Надя заговорила не сразу.
– Что ж, предложение замечательное. А теперь иди.
– Ну послушай, какого черта! – Он был потрясен, не верил своим ушам. – И это все, что ты можешь сказать?
– А что ты хочешь, чтобы я сказала? О, благодарю вас, сэр, я так счастлива! По-твоему, когда мужчина так говорит, любая женщина должна броситься к нему на шею в восхищении от того, что теперь всю жизнь только и будет, что штопать носки и рожать детей? Не слишком ли ты много хочешь?
– От обычной женщины – совсем немного. Но, может быть, от пилота космического корабля и летчика-испытателя – действительно слишком много..
– Прекратите! – закричала Коретта. – Пока не наговорили друг другу слишком много! А то ведь и назад отработать невозможно будет. Послушайте доброго доктора. Патрик, одно только то, что ты любишь ее – в этом никто из нас не сомневается, – не может означать, что Надя немедленно перестанет быть тем, что она есть, забудет все на свете и будет готова поселиться с тобой в розовых кущах…
– Я знаю, что…
– Может быть, и знаешь, но не до конца понимаешь. Надя осталась той же яркой личностью, какой была всегда, и ты никогда не должен забывать об этом. А тебе, Надя, я скажу вот что: разве это преступление – чувствовать себя женщиной? Чувственность и эмоциональность порой очень и очень хороши. Понимаешь?
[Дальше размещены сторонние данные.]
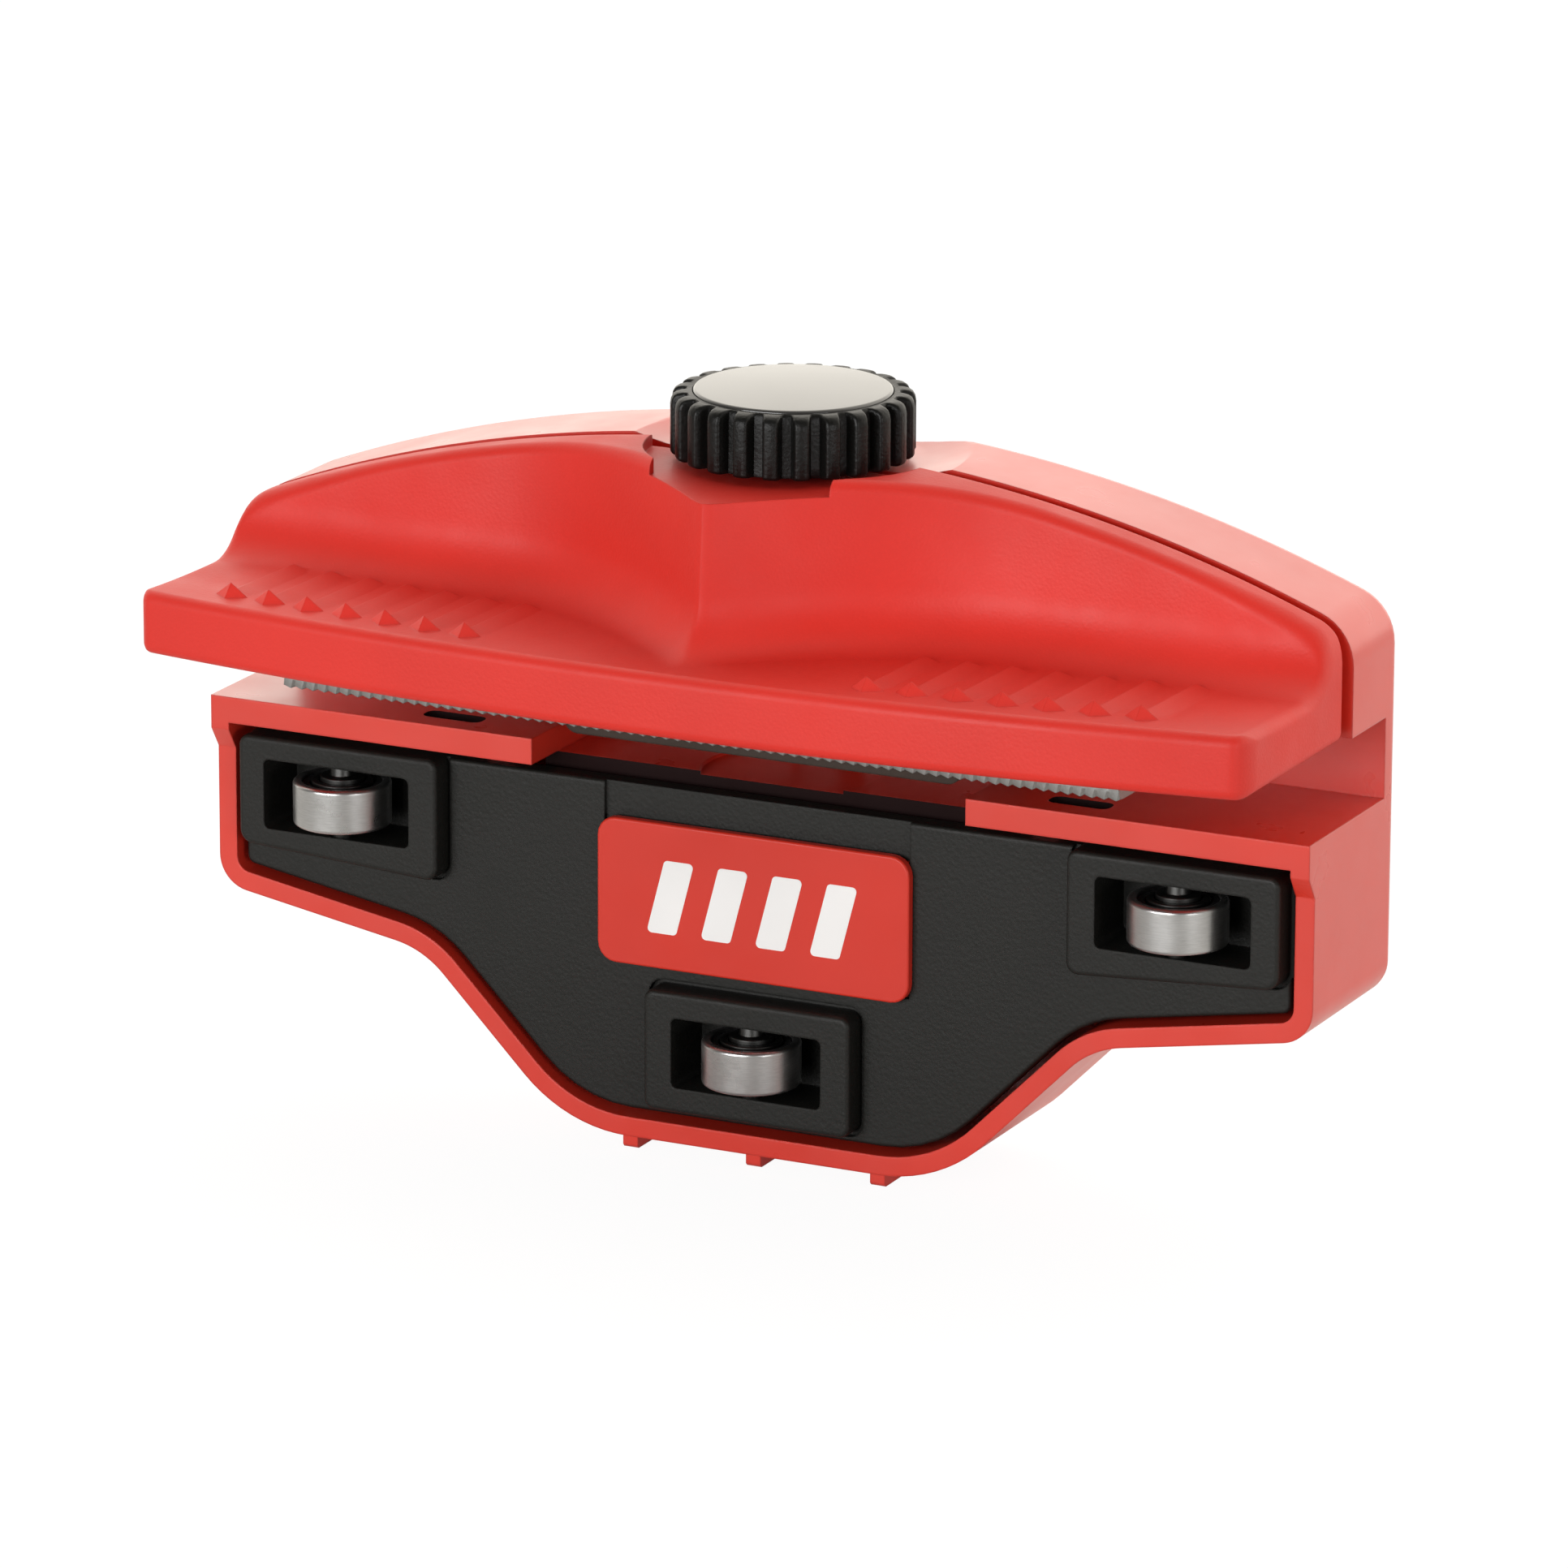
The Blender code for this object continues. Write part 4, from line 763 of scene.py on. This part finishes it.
def file_blade():
    """Flat file whose working edge is cut into slanting teeth."""
    rings = []
    steps = 4
    last = int(FILE_LENGTH / TOOTH_PITCH) * steps
    front = FILE_FRONT + 0.05
    for i in range(last + 1):
        x = -FILE_LENGTH / 2 + FILE_LENGTH * i / last
        bite = TOOTH_DEPTH * (1 - (i % steps) / steps)
        rings.append([
            (x, FILE_BACK - 0.05, FILE_BOTTOM + 0.05), (x, FILE_BACK, FILE_TOP - 0.2),
            (x, FILE_BACK - 0.2, FILE_TOP),
            (x + 0.6, front + 0.2, FILE_TOP), (x + 0.6, front, FILE_TOP - 0.2),
            (x + 0.3, front, FILE_BOTTOM + 1.1), (x, front + bite, FILE_BOTTOM + 0.06 + bite * 0.8),
            (x, front + 1.2, FILE_BOTTOM + 0.05 + bite * 0.35),
        ])
    end = 49.99
    for ring in (rings[0], rings[-1]):
        for k, (x, y, z) in enumerate(ring):
            ring[k] = (max(-end, min(end, x)), y, z)
    blade = loft("file_blade_look", rings)
    finish_piece(bake(blade, sharp=25), "file", FILE_STEEL, "file_steel", "file_blade")


# ---------------------------------------------------------------- roller plate


def roller_places():
    return (("left", -ROLLER_X, SIDE_Z), ("right", ROLLER_X, SIDE_Z), ("bottom", 0.0, LOW_Z))


def pad_corners(side, x, z):
    if side == "bottom":
        return rectangle(x, z, PAD_HALF_W, PAD_HALF_H, 1.2)
    sign = -1 if side == "left" else 1
    inner, outer = x - sign * PAD_HALF_W, x + sign * PAD_OUTER
    low, top = z - PAD_HALF_H, PLATE_TOP + 0.3
    corners = [
        (outer, low + 0.9, 1.6), (outer, top, 1.2), (inner, top, 1.2), (inner, low - 0.6, 1.4),
    ]
    return corners if side == "left" else corners[::-1]


def pad(name, corners, front, back, edge=0.55):
    """A raised pad whose front edge rolls over into its face."""
    levels = [(back, 0.0), (front + edge, 0.0)]
    for a in map(math.radians, (25, 50, 70, 90)):
        levels.append((front + edge * (1 - math.sin(a)), edge * (1 - math.cos(a))))
    return loft(name, [[(x, y, z) for x, z in rounded(inset(corners, d), 5)] for y, d in levels])


def roller_plate():
    edge = inset(lower_corners(FLANGE_TOP), RIM + PLATE_GAP)
    outline = [(u, PLATE_TOP, 1.0) if v > 40 else (u, v, r) for u, v, r in edge]
    plate = pad("roller_plate_look", outline, PLATE_FRONT, PLATE_BACK, 0.4)
    low = (-18.5, PLATE_FRONT - 3, LABEL_Z - 7.9)
    cut(plate, box("recess_cut", low, (18.5, PLATE_FRONT + 0.5, PLATE_TOP + 2)))
    for side, x, z in roller_places():
        groove = inset(pad_corners(side, x, z), -0.55)
        cut(plate, prism(f"groove_{side}", rounded(groove, 5), PLATE_FRONT - 3, PLATE_FRONT + 0.8))
        join(plate, pad(f"pad_{side}", pad_corners(side, x, z), PAD_FRONT, 8.6))
    for sign in (-1, 1):
        middle = sign * (LUG_X + 3.3)
        ear_high = (middle + 1.4, PIVOT_Y + 2.6, PIVOT_Z + 2.6)
        join(plate, box(f"ear{sign}", (middle - 1.4, 4, PIVOT_Z - 2.6), ear_high))
    join(plate, box("yoke", (-6.5, 4, DIAL_Z - 6), (6.5, 12.4, DIAL_Z + 6)))
    for side, x, z in roller_places():
        window = rounded(rectangle(x, z, WINDOW_HALF_W, WINDOW_HALF_H, 0.7), 4)
        cut(plate, prism(f"window_{side}", window, PAD_FRONT - 1, 7.6))
        cut(plate, rod(f"pin_hole_{side}", PIN_HOLE_R, z - 5.9, z + 5.9, (x, ROLLER_Y), "Z", 28))
    for sign in (-1, 1):
        ends = sorted((sign * (LUG_X + 1), sign * (LUG_X + 6)))
        cut(plate, rod(f"ear_hole{sign}", PIVOT_HOLE_R, *ends, (PIVOT_Y, PIVOT_Z), "X", 28))
    cut(plate, rod("trunnion_cut", 3.6, -7.5, 7.5, (8.2, DIAL_Z), "X", 40))
    cut(plate, rod("way_cut", 3.0, 4.0, 14, (0, DIAL_Z), "Y", 32))
    done = bake(plate, sharp=34)
    finish_piece(done, "guide_plate", BLACK, "black_plastic", "roller_plate")


def label():
    """The red plate with four plain slanted bars."""
    corners = rectangle(0, LABEL_Z, LABEL_HALF_W, LABEL_HALF_H, 2.2)
    plate = pad("label_plate_look", corners, 1.4, 2.4, 0.3)
    join(plate, box("key", (-18.3, 2.2, LABEL_Z - 7.6), (18.3, 2.85, LABEL_Z + 7.6)))
    finish_piece(bake(plate, sharp=40), "guide_plate", LABEL_RED, "red_body", "label_plate")
    for i in range(4):
        x = -9.9 + i * 6.6
        bar = rounded([
            (x - 2.9, LABEL_Z - 4.2, 0.5), (x - 0.7, LABEL_Z + 4.2, 0.5),
            (x + 2.9, LABEL_Z + 4.2, 0.5), (x + 0.7, LABEL_Z - 4.2, 0.5),
        ], 5)
        mark = prism(f"label_bar_{i + 1}", bar, 1.36, 1.6)
        finish_piece(bake(mark), "guide_plate", WHITE, "red_body")


def rollers():
    """Three ball bearings, each an outer ring, two seals, an inner ring and its pin."""
    half = RING_HALF
    for side, x, z in roller_places():
        centre = (x, ROLLER_Y, z)
        profile = rounded(tube(RING_BORE_R, RING_R, -half, half, 0.12, 0.42), 5)
        name = f"roller_ring_{side}"
        ring = spin(name + "_look", profile, centre, segments=128)
        finish_piece(bake(ring, sharp=50), f"{side}_roller", RING_STEEL, "steel", name)
        for level, low in (("upper", half - 0.75), ("lower", -half + 0.35)):
            profile = rounded(tube(3.6, 4.42, low, low + 0.4, 0.1, 0.1), 3)
            name = f"roller_seal_{level}_{side}"
            seal = spin(name + "_look", profile, centre, segments=64)
            finish_piece(bake(seal), f"{side}_roller", RUBBER, "rubber_seal", name)
        profile = rounded(tube(2.6, 3.45, -half, half, 0.15, 0.15), 3)
        name = f"bearing_inner_{side}"
        inner = spin(name + "_look", profile, centre, segments=64)
        finish_piece(bake(inner), "guide_plate", PIN_STEEL, "steel", name)
        shape = [
            (ON_AXIS, -PIN_END), (PIN_R, -PIN_END), (PIN_R, -3.0), (2.45, -3.0),
            (2.45, 3.0), (PIN_R, 3.0), (PIN_R, PIN_END), (ON_AXIS, PIN_END),
        ]
        name = f"roller_pin_{side}"
        pin = spin(name + "_look", soft_profile(shape, 0.15), centre, segments=48)
        finish_piece(bake(pin), "guide_plate", PIN_STEEL, "steel", name)


# ---------------------------------------------------------------- back of the tool


def socket_screw(name, node, head_r, head_h, shank_r, length, centre, body):
    x, y, z = centre
    profile = [
        (ON_AXIS, y - length), (shank_r - 0.3, y - length), (shank_r, y - length + 0.4),
        (shank_r, y - head_h), (head_r, y - head_h), (head_r, y), (ON_AXIS, y),
    ]
    bolt = spin(name, soft_profile(profile, 0.22), (x, 0, z), "Y", 48)
    cut(bolt, rod(name + "_socket", head_r * 0.52, y - head_h * 0.65, y + 1, (x, z), "Y", 6))
    finish_piece(bake(bolt, sharp=35), body, SCREW_STEEL, "dark_steel", node)


def back_details():
    for side, x in zip(("outer_left", "inner_left", "inner_right", "outer_right"), SCREW_X):
        name = f"grip_screw_{side}"
        place = (x, BACK - 0.4, SCREW_Z)
        socket_screw(name + "_look", name, 2.75, 2.6, 1.45, 21.0, place, "frame")
    levels = [
        (CUP_FLOOR + 0.3, 0.3), (CUP_FLOOR + 0.6, 0.0), (BACK - 1.2, 0.0),
        (BACK - 0.85, 0.12), (BACK - 0.65, 0.4),
    ]
    centre = (0, DIAL_Z)
    rings = [lobe_ring(y, pull, 0.7, DIAL_R, 24, 12, centre, "Y") for y, pull in levels]
    dial = loft("angle_dial_look", rings)
    dish = [(4.6, BACK - 2.4), (9.0, BACK - 2.4), (9.0, BACK + 1), (4.6, BACK + 1)]
    cut(dial, spin("dish", dish, (0, 0, DIAL_Z), "Y", 96))
    join(dial, box("bar", (-1.3, BACK - 3.0, DIAL_Z - 9.4), (1.3, BACK - 0.7, DIAL_Z + 9.4)))
    cut(dial, rod("dial_bore_cut", 2.1, CUP_FLOOR - 1, BACK - 2.8, (0, DIAL_Z), "Y", 32))
    cut(dial, rod("dial_fixing_cut", 1.15, CUP_FLOOR, BACK + 1, (0, DIAL_Z), "Y", 28))
    cut(dial, rod("dial_head_cut", 2.5, BACK - 2.1, BACK + 1, (0, DIAL_Z), "Y", 48))
    finish_piece(bake(dial), "dial", BLACK, "black_plastic", "angle_dial")
    place = (0, BACK - 0.65, DIAL_Z)
    socket_screw("dial_screw_look", "dial_screw", 2.2, 1.4, 0.95, 6.0, place, "dial")


# ---------------------------------------------------------------- remaining CAD nodes


def dress_cad_nodes():
    """Inner pieces keep their CAD shape and take a node material."""
    slots = {row["node"]: row["material_slot"] for row in frame["record"]["subparts"]}
    for name, obj in frame["nodes"].items():
        if obj.hide_render:
            continue
        obj.data.materials.clear()
        obj.data.materials.append(SLOT_LOOKS[slots[name]])


# ---------------------------------------------------------------- studio


def area_light(name, location, target, size, power, colour=(1, 1, 1)):
    data = bpy.data.lights.new(name, "AREA")
    data.shape = "RECTANGLE"
    data.size, data.size_y = size
    data.energy = power
    data.color = colour
    light = bpy.data.objects.new(name, data)
    bpy.context.scene.collection.objects.link(light)
    light.location = location
    direction = Vector(target) - Vector(location)
    light.rotation_euler = direction.to_track_quat("-Z", "Y").to_euler()


def paper_floor():
    """Paper that is near-white to the camera, with only a faint contact shadow.

    Every other ray sees it run from grey in front of the tool to pale behind it.
    """
    floor = box("floor", (-4000, -4000, -3.0), (4000, 4000, -0.05))
    look = Look("floor_white", (0.9, 0.9, 0.9), 0.9, specular=0.0)
    path = look.add("ShaderNodeLightPath")
    drift = look.ramp(look.noise(300, 2.0), 0.0, 1.0)
    grain = look.mix_colour(drift, (0.86, 0.86, 0.86), (0.90, 0.90, 0.90))
    split = look.add("ShaderNodeSeparateXYZ")
    look.wire(look.coords, split.inputs["Vector"])
    behind = look.ramp(split.outputs["Y"], 0.0, 1.0, -0.25, 0.20)
    shaded = look.mix_colour(behind, (0.30, 0.30, 0.30), grain)
    look.colour(look.mix_colour(path.outputs["Is Camera Ray"], shaded, (0.10, 0.10, 0.10)))
    look.shader.inputs["Emission Color"].default_value = (1, 1, 1, 1)
    glow = look.ramp(path.outputs["Is Camera Ray"], 0.05, 0.94, 0.0, 1.0)
    look.wire(glow, look.shader.inputs["Emission Strength"])
    floor.data.materials.append(look.material)


def backdrop():
    """A warm white surround, bright behind the tool and dim in front of it."""
    world = bpy.data.worlds.new("studio")
    world.use_nodes = True
    tree = world.node_tree
    shader = tree.nodes["Background"]
    coords = tree.nodes.new("ShaderNodeTexCoord")
    split = tree.nodes.new("ShaderNodeSeparateXYZ")
    tree.links.new(coords.outputs["Generated"], split.inputs["Vector"])
    depth = tree.nodes.new("ShaderNodeMapRange")
    depth.interpolation_type = "SMOOTHSTEP"
    depth.inputs["From Min"].default_value = -0.5
    depth.inputs["From Max"].default_value = 0.75
    depth.inputs["To Min"].default_value = WORLD_FRONT
    depth.inputs["To Max"].default_value = WORLD_BACK
    tree.links.new(split.outputs["Y"], depth.inputs["Value"])
    tree.links.new(depth.outputs["Result"], shader.inputs["Strength"])
    shader.inputs["Color"].default_value = (1.0, 0.95, 0.86, 1)
    bpy.context.scene.world = world


def studio():
    bpy.context.scene.view_settings.view_transform = "Standard"
    paper_floor()
    backdrop()
    area_light("front_soft", (-0.22, -1.12, 0.24), (0, 0, 0.045), (1.0, 0.5), FRONT_W)
    area_light("right_low", (0.85, -0.55, 0.06), (0.03, 0, 0.045), (0.3, 0.3), RIGHT_W)


def camera():
    target = Vector((2.121, 5.0 + SHIFT_Y, 43.221)) * MM
    azimuth, elevation, roll = (math.radians(a) for a in (25.953, 16.083, 0.217))
    back = Vector((
        math.sin(azimuth) * math.cos(elevation),
        -math.cos(azimuth) * math.cos(elevation),
        math.sin(elevation),
    ))
    right = Vector((0, 0, 1)).cross(back).normalized()
    up = back.cross(right)
    turned_right = math.cos(roll) * right + math.sin(roll) * up
    turned_up = -math.sin(roll) * right + math.cos(roll) * up
    data = bpy.data.cameras.new("camera")
    data.sensor_width = 36.0
    data.lens = 227.23
    data.clip_end = 50
    obj = bpy.data.objects.new("camera", data)
    bpy.context.scene.collection.objects.link(obj)
    place = Matrix((turned_right, turned_up, back)).transposed().to_4x4()
    place.translation = target + back * 1.07599
    obj.matrix_world = place
    bpy.context.scene.camera = obj


body_shell()
front_grip()
knob()
file_blade()
roller_plate()
label()
rollers()
back_details()
dress_cad_nodes()
studio()
camera()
Надя кивнула и сказала очень тихо:
– Мне ведь нелегко разговаривать об этом. Наверное, меня к этому не готовили. Романтическая любовь всегда существовала где-то далеко, в кино, в чужой жизни, но не в моей жизни летчика-испытателя или космонавта. Возможно, я просто привыкла к определенной роли, но эта роль уже ведет меня за собой, и мне нелегко приходится, если я решаюсь от нее отступиться…
– Это ты о том случае – в Техасе?
– Да… Наверное, так и было тогда.
– Попытайся понять меня и простить. Наверное, я тогда больше смахивал на сексуального маньяка. Но я и тогда чувствовал по отношению к тебе то же самое, что и теперь Ты выйдешь за меня, Надя?
– Нет.
– Но, по крайней мере, ты подумаешь на эту тему?
– Да, конечно! И вообще, когда ты вот такой, когда ты стараешься понять меня, мне очень хочется быть с тобой, жить с тобой, возможно, даже выйти за тебя замуж. Во всяком случае, выяснить это для себя я бы хотела. Будь же со мной терпеливым, Патрик. Это не так-то просто, я понимаю.
– Я буду терпеливым. Если ты будешь терпеливой со мной. – На этот раз, когда он стал искать ее руку, то нашел ее сразу. Начало было положено.
Коретта последний раз взглянула на них, прощально махнула рукой, чего они, правда, увидеть не могли, тихонько выскользнула из палаты и закрыла за собой дверь.
– А майор, он… – начал было полицейский.
– Не беспокойся, капрал. С майором все в порядке, в полном порядке. Там он в целости и сохранности, ты не тревожь его.
Коретта повернулась и быстро пошла по коридору, потом завернула за угол и скрылась из виду.
* * *Над госпиталем, над мысом Канаверал, над пеленой облаков, высоко над земной атмосферой сияло солнце, как сияло всегда. На его поверхности бушевали солнечные бури, излучая свою энергию в космос, – Солнце излучало свое тепло во всех направлениях. Некоторая его доля попадала на Землю, согревала ее, делала пригодной для жизни человека.
Солнце светило, не зная начала и конца времен. В один прекрасный день, скоро, сквозь тонкую атмосферу Земли в космос взовьется еще одна светящаяся песчинка, раскинет там свою серебристую сеть, чтобы поймать побольше живительной солнечной энергии, прежде чем та успеет раствориться в вечной ночи космического пространства.